Pull every "materials" line out of the data below.

### [Record extracts]
============

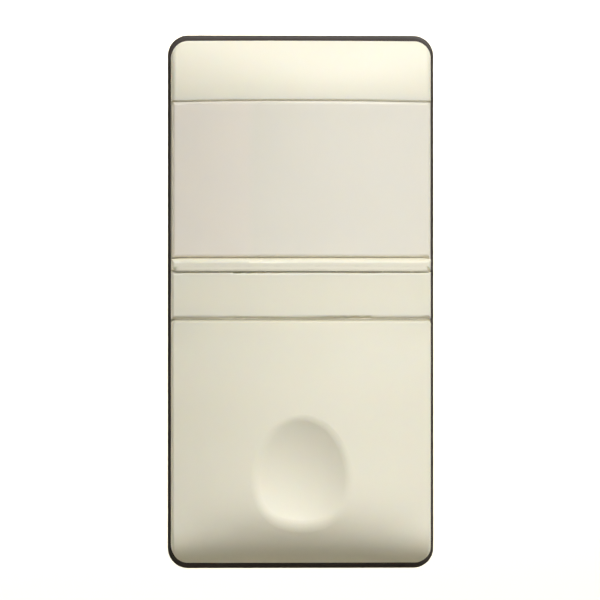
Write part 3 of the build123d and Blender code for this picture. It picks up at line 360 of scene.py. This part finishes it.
def laminate(name, half_width, half_height):
    """Solder-resisted laminate with tracks of real widths, plated holes and sawn edges."""
    finish = grained(name, "1E5A3C", "225F41", 5, 0.12, 0.006, Roughness=0.38, IOR=1.55)
    tree = finish.node_tree
    shader = tree.nodes["Principled BSDF"]
    place = add_node(tree, "TexCoord").outputs["Object"]
    axes = add_node(tree, "SeparateXYZ", (), (), {"Vector": place}).outputs
    plane = add_node(tree, "CombineXYZ", (), (), {"X": axes["X"], "Y": axes["Z"]})
    nearest, second = (
        add_node(
            tree,
            "TexVoronoi",
            {"voronoi_dimensions": "2D", "feature": feature, "distance": "CHEBYCHEV"},
            {"Scale": 1 / track_spacing, "Randomness": 0.85},
            {"Vector": plane.outputs["Vector"]},
        ).outputs["Distance"]
        for feature in ("F1", "F2")
    )
    # A track runs where two cells meet, and a plated hole stands in the middle of each cell.
    between = add_node(tree, "Math", {"operation": "SUBTRACT"})
    tree.links.new(second, between.inputs[0])
    tree.links.new(nearest, between.inputs[1])
    track = add_node(tree, "Math", {"operation": "LESS_THAN"})
    tree.links.new(between.outputs["Value"], track.inputs[0])
    track.inputs[1].default_value = track_width / track_spacing
    hole = add_node(tree, "Math", {"operation": "LESS_THAN"})
    tree.links.new(nearest, hole.inputs[0])
    hole.inputs[1].default_value = hole_radius / track_spacing
    copper = add_node(tree, "Math", {"operation": "MAXIMUM"})
    tree.links.new(track.outputs["Value"], copper.inputs[0])
    tree.links.new(hole.outputs["Value"], copper.inputs[1])
    shade = add_node(
        tree,
        "Mix",
        {"data_type": "RGBA"},
        {"B": srgb("317C50")},
        {"Factor": copper.outputs["Value"], "A": tree.nodes["tint"].outputs["Result"]},
    )
    edge = None
    for axis, half in (("X", half_width), ("Z", half_height)):
        reach = add_node(tree, "Math", {"operation": "ABSOLUTE"}, (), {"Value": axes[axis]})
        past = add_node(
            tree, "Math", {"operation": "GREATER_THAN"}, (), {"Value": reach.outputs["Value"]}
        )
        past.inputs[1].default_value = half - sawn_skin
        if edge is None:
            edge = past
        else:
            both = add_node(tree, "Math", {"operation": "MAXIMUM"})
            tree.links.new(edge.outputs["Value"], both.inputs[0])
            tree.links.new(past.outputs["Value"], both.inputs[1])
            edge = both
    sawn = add_node(
        tree,
        "Mix",
        {"data_type": "RGBA"},
        {"B": srgb("B7A36A")},
        {"Factor": edge.outputs["Value"], "A": shade.outputs["Result"]},
    )
    tree.links.new(sawn.outputs["Result"], shader.inputs["Base Color"])
    return finish


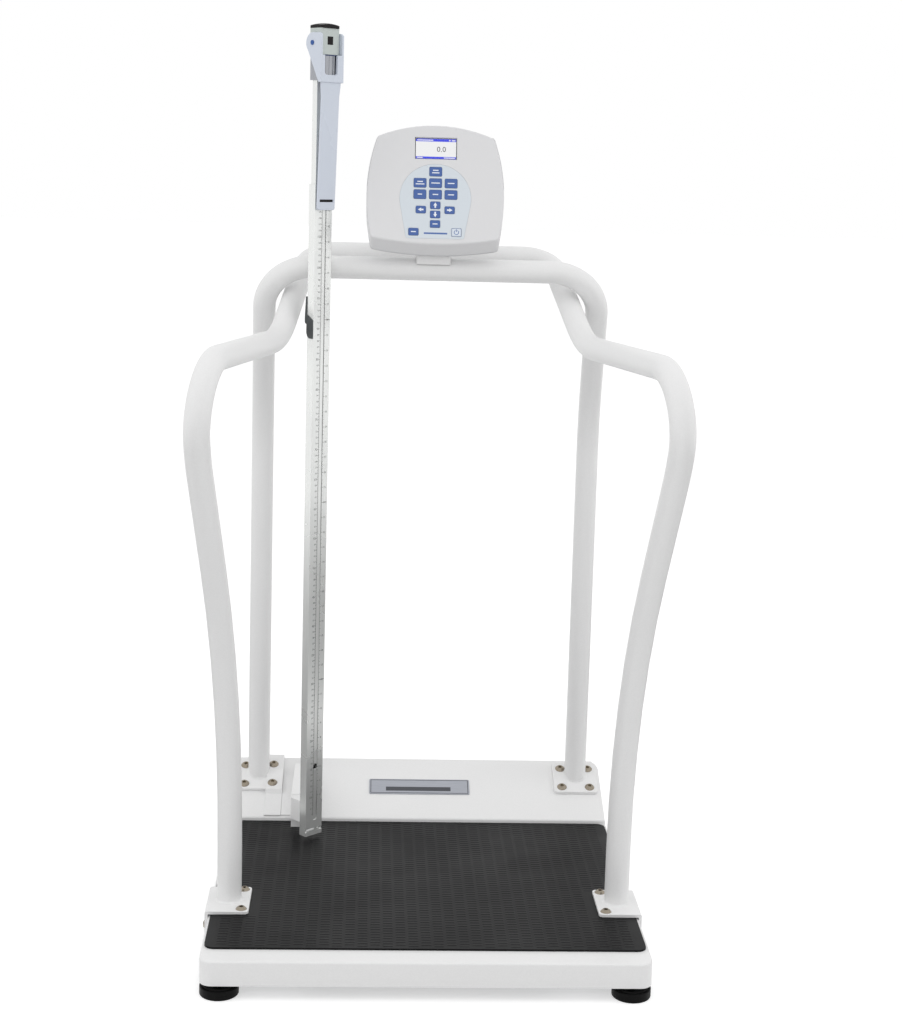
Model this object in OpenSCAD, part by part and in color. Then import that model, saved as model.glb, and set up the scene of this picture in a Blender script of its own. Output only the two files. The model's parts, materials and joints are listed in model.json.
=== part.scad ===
// Stand-on scale for heavy users: sheet-metal platform on four load cells, bent
// tube handrails, a console with membrane keys and a height rod.
// Millimetres, +Z up. X = 0 is the plane of symmetry. The origin lies on the
// floor, under the middle of the whole object's box.

/* [Platform] */
// Full width of the platform shell
platform_w = 665; // [600:1:760]
// Depth of the platform, from its front edge to the rear housing
platform_d = 558; // [520:1:640]
// Height of the standing surface above the floor
deck_h = 61; // [60:1:75]
// Gap between the floor and the shell's skirt
floor_gap = 20; // [18:1:22]
// Thickness of the shell's sheet metal
sheet_t = 2; // [1.5:0.5:2.5]
// Thickness of the rubber mat
mat_t = 3; // [2:0.5:4]
// Bare rim of the shell at each side of the mat
mat_rim = 4; // [3:1:12]
// Bare rim of the shell in front of the mat
front_rim = 42; // [20:1:70]
// Radius of the platform's corners, seen from above
corner_r = 19; // [10:1:26]

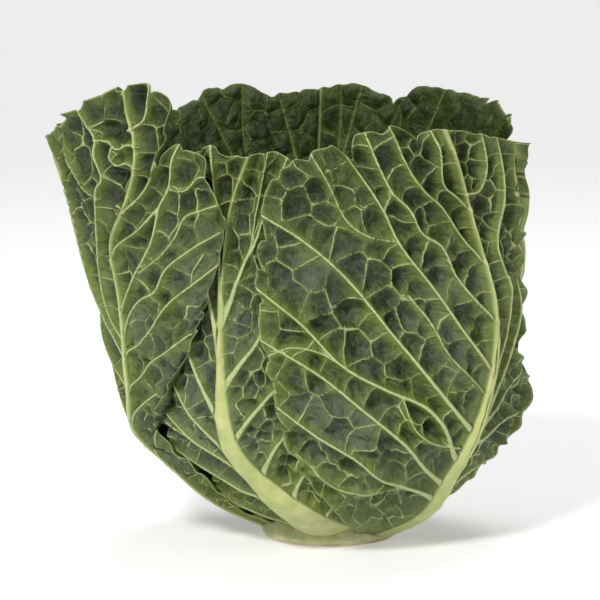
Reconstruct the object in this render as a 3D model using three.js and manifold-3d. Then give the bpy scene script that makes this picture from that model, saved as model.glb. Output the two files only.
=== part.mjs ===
// A savoy cabbage, standing on the cut end of its stem. Millimetres, +Z up.
// The origin is the middle of the stem's cut face. The front, with its two widest leaves, looks towards -Y.
//
// Every wrapper leaf lies on one family of nested shells. A place on a shell is given by its azimuth in
// degrees (0 at the front, 90 at the right, 180 at the back), its wall height in mm, and its depth in mm
// inside the outermost shell. Two leaves that pass at different depths can't cut through each other.
import * as THREE from "three";
import { mergeVertices } from "three/addons/utils/BufferGeometryUtils.js";
import Module from "manifold-3d";

// Driving dimensions of the head
const WALL = [                // the outermost shell's radius to the side, at rising heights
  [24, 3], [47, 13.5], [67, 31], [84, 49], [90, 72], [92, 105], [95, 140], [100, 172], [103, 208],
];
const FLATTENING = 0.86;      // depth of the head, front to back, as a share of its width
const FLATTENED_FROM = 5;     // wall heights between which the round base turns into the flattened head
const FLATTENED_BY = 60;
const LEAN = -0.09;           // sideways lean of the head, for each mm of height
const LOOSENESS = 0.25;       // extra spacing of the shells towards the top
const LOOSE_FROM = 30;
const LOOSE_BY = 150;
const SWELLS = [              // broad swells of every shell: height, turns, climb for each mm, and start
  { height: 1.8, turns: 3, climb: 0.03, start: 0.6 },
  { height: 1.3, turns: 5, climb: -0.05, start: 2.1 },
  { height: 0.8, turns: 9, climb: 0.04, start: 4.0 },
];
const SWELLS_FROM = 12;       // wall heights between which the swells grow to their full height
const SWELLS_BY = 70;

// Driving dimensions of a leaf blade
const BLADE = 1.1;            // thickness
const FIRST_WALL = 5;         // wall height where every leaf leaves the stem
const SLIM_RIB = 1.3;         // height and half width of the midrib at the tip of a leaf
const VEIN_RISE = 1.7;        // side veins of an outer leaf stand this far out of its outer face
const POCKET = 1.7;           // the blade between two veins sinks this far in
const CROSS_VEIN_RISE = 0.5;
const ROWS_A_VEIN = 3;        // rows of cells from one side vein to the next
const WAVES_FROM = 60;        // wall heights between which the waves of the margins grow to their full height
const WAVES_BY = 150;
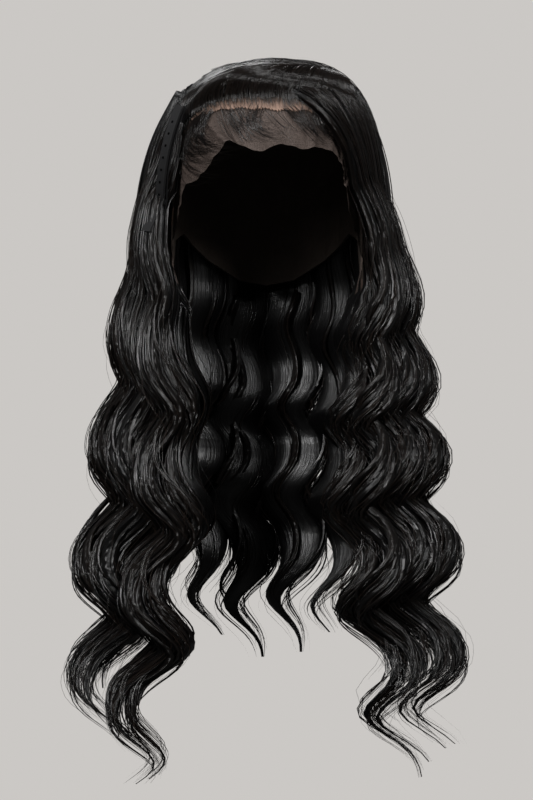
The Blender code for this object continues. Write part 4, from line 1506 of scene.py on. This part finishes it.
class Wig:
    """The whole wig."""

    def __init__(self) -> None:
        """Name its finishes and its parts."""
        self.solid = HairFinish("hair_body", (0.0014, 0.0013, 0.0014), 0.30, 0.36, streaks=0.6).make()
        self.fibre = HairFinish("hair_fibre", (0.0024, 0.0020, 0.0020), 0.27, 0.42).make()
        self.masses = (
            HairMass("hair_right", 11, 34, 12, 4, 300, 230, gather=1.0),
            HairMass("hair_left", 23, 34, 12, 4, 520, 250),
            HairMass("hair_back", 37, 20, 7, 4, 260, 90),
        )

    def dress_nodes(self) -> None:
        """Give the CAD nodes that are kept their materials."""
        net = NetFinish("cap_net", (0.034, 0.026, 0.021), 0.85, 0.2, cells=520.0, relief=0.6).make()
        tab = NetFinish("tab_net", (0.045, 0.030, 0.024), 0.85, 0.2, cells=900.0).make()
        clip = MouldedFinish("clip_plastic", (0.006, 0.006, 0.0065), 0.45, 0.4).make()
        for names, finish in (
            (("cap",), net),
            (("ear_tab_right", "ear_tab_left"), tab),
            (("clip_jaw_outer", "clip_jaw_inner", "clip_pin"), clip),
        ):
            for name in names:
                node = bpy.data.objects[name]
                node.data.materials.clear()
                node.data.materials.append(finish)
                log.info("%s dressed", name)

    def build(self) -> None:
        """Build and dress every piece."""
        sweeper = StrandSweeper(STRAND_SIDES)
        self.dress_nodes()
        lace = LaceFront()
        sheer = NetFinish("lace_net", (0.062, 0.046, 0.039), 0.75, 0.25, cells=900.0, openness=0.5)
        knotted = NetFinish("knot_net", (0.18, 0.118, 0.090), 0.85, 0.2, cells=900.0, blotch=0.6)
        lace.build_lace(sheer.make())
        lace.build_band(knotted.make())
        for name, strands in (("hairline_roots", lace.roots()), ("baby_hairs", lace.baby_hairs())):
            shown(sweeper.sweep(name, strands, self.fibre), self.fibre, "wig", [])
        for mass in self.masses:
            mass.build(sweeper, self.solid, self.fibre)


def main() -> None:
    """Build the scene round the loaded frame."""
    logging.basicConfig(level=logging.INFO, format="%(message)s")
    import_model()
    studio = Studio()
    studio.camera()
    studio.light()
    studio.sky()
    Wig().build()
    log.info("sizes written")


if __name__ == "__main__":
    main()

============

### [The answer]
Model this object in OpenSCAD, part by part and in color. Then import that model, saved as model.glb, and set up the scene of this picture in a Blender script of its own. Output only the two files. The model's parts, materials and joints are listed in model.json.
        """Give the CAD nodes that are kept their materials."""
                node.data.materials.clear()
                node.data.materials.append(finish)